IVS continues to have an acquisition rate of new clients higher than the churn rate. The average price per vend in the period was equal to Euro 47.6 cents, from 47.1 cents of the corresponding period of 2020 (+1.0%).

The increase is due both to higher unit selling prices (without increase of capex compared to the previous quarters) and to the light recovery – within the total mix – of the sales in public and travel locations, that usually enjoy higher average prices, compared to the corporate sector locations.

Sales in 3Q 2021 increased by 6,8% compared to the same period of 2020 (-20.6% in Q1 and +42.4% in Q2), with a more than proportional increase of margin: l’EBITDA Adjusted increased by 17.9% and l’EBITDA Reported by 18.2%.

During the first 9 months of 2021 were completed 6 relatively small acquisitions, with an Enterprise Value of Euro 4.5 million, contributing around Euro 0.8 million to sales on pro-rata basis from the date of the acquisition.

The increase of operating margins is the result of a constant care on several costs, carried on in parallel with a continuous work of improvement in all the company’s functions.

Consolidated Net Profit at 30 September 2021 is equal to Euro 5.2 million (before profits attributable to minorities of Euro 0.5 million), a strong increase (+89.7%) from Euro 2.7 million at 30 September 2020. The Net Profit Adjusted for the exceptional items is equal to Euro 6.7 million (before minorities), from a loss of Euro -3.2 million profit as of September 2020.

Net Financial Position (“NFP”) is equal to Euro -325.8 million (including debts deriving from rent and leasing contracts according to the new definitions of IFRS 16, for around Euro 49.7 million), with an improvement of Euro 28.0 million from the end of 2020, over Euro 40 million better compared to September 2020 and around 69 million compared to March 2020, considered the starting period of the pandemic crisis.

As of 30th September 2021 the Group has cash available on bank accounts exceeding Euro 100.00 million.

At the end of September 2021 the group has in Italy around Euro 8.7 VAT credit (not included as financial assets in the NFP), with an increase from Euro 7.6 million at June 2021.

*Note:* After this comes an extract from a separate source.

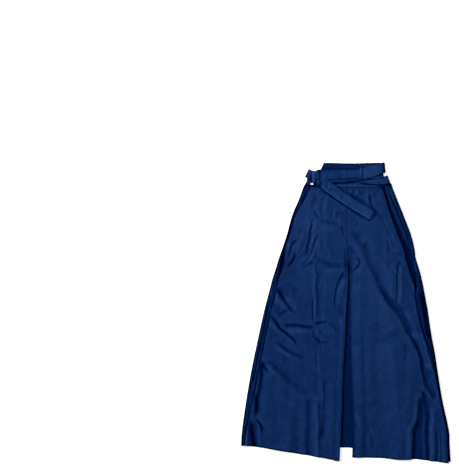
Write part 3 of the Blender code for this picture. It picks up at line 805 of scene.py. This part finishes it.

During 3Q 2021 there was also an increase of funds used for working capital due to variations in trade creditors/debtors and stocks, mostly related to the volumes increase.

Other significant transactions and events occurred after 30 September 2021

On 10 November 2021 an amount of Euro 3.2 million of VAT credit has been reimbursed (another Euro 2.3 million request of reimbursement has been presented).

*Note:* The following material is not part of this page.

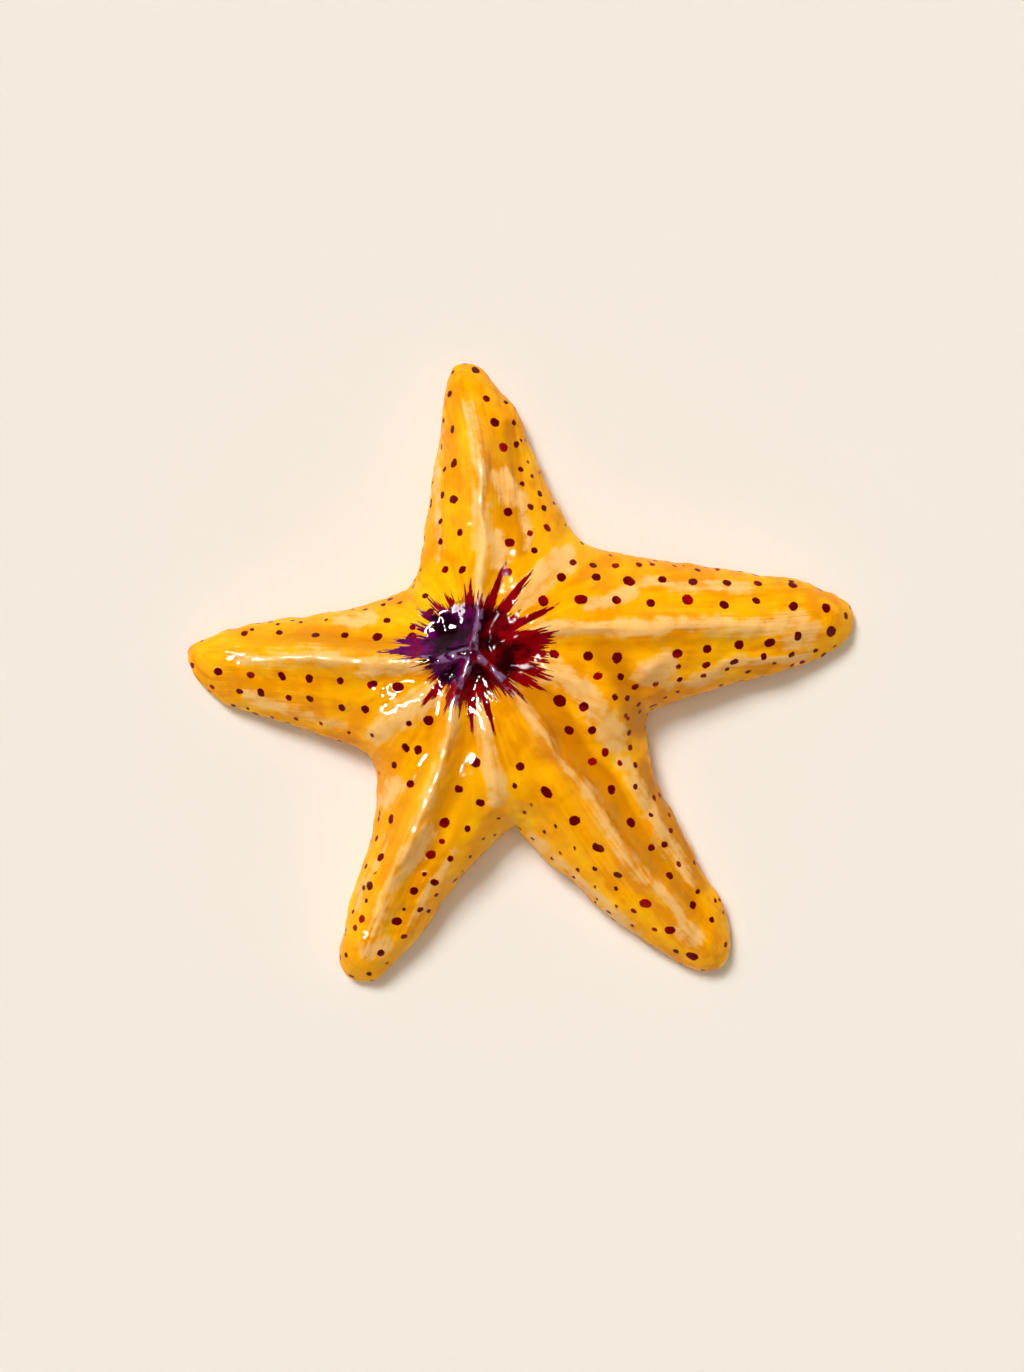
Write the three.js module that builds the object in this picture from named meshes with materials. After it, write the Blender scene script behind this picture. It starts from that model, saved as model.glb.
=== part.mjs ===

The integration agreement between IVS Group and Liomatic Group

On 22 November 2021 it was announced the signing of an important integration agreement between IVS Group and Liomatic Group, an historical leader in the Italian vending sector, especially in Central Italy, with sales 2020 exceeding Euro 100 million (144 million pre Covid).

The transaction includes Liomatic S.p.A. and its controlled companies, some qualified minority shareholdings in Italy and in other European markets and functional real estate properties.

This is a business combination that will significantly enhance the size and the strategic relevance of IVS Group in the markets where the group is active, especially Italy where market share will be close to 20%.

Since 2Q 2021, consumptions gradually recovered, due to the improved Covid situation and economy acceleration, with positive effects on vending volumes, even if there are still strong differences amongst the geographic areas and client segments where IVS operates. The trend seems positive, with prospects of further improvement in the last quarter, with no new negative events in the pandemic situation.

Although working in a context that is still far from normality, IVS Group proved its capacity to maintain good operating profit levels, generating every quarter significant free cash-flows.

The group effectively faced the negative effects of the pandemic, slowing, but never stopping the investments, that are deemed essential to keep its competitive advantage and consolidate its growth strategy.

The economic and financial situation is strengthening and, as mentioned in previous quarters, it is the base for further growth phases, in absolute value and in market share, in all those markets where the group is active.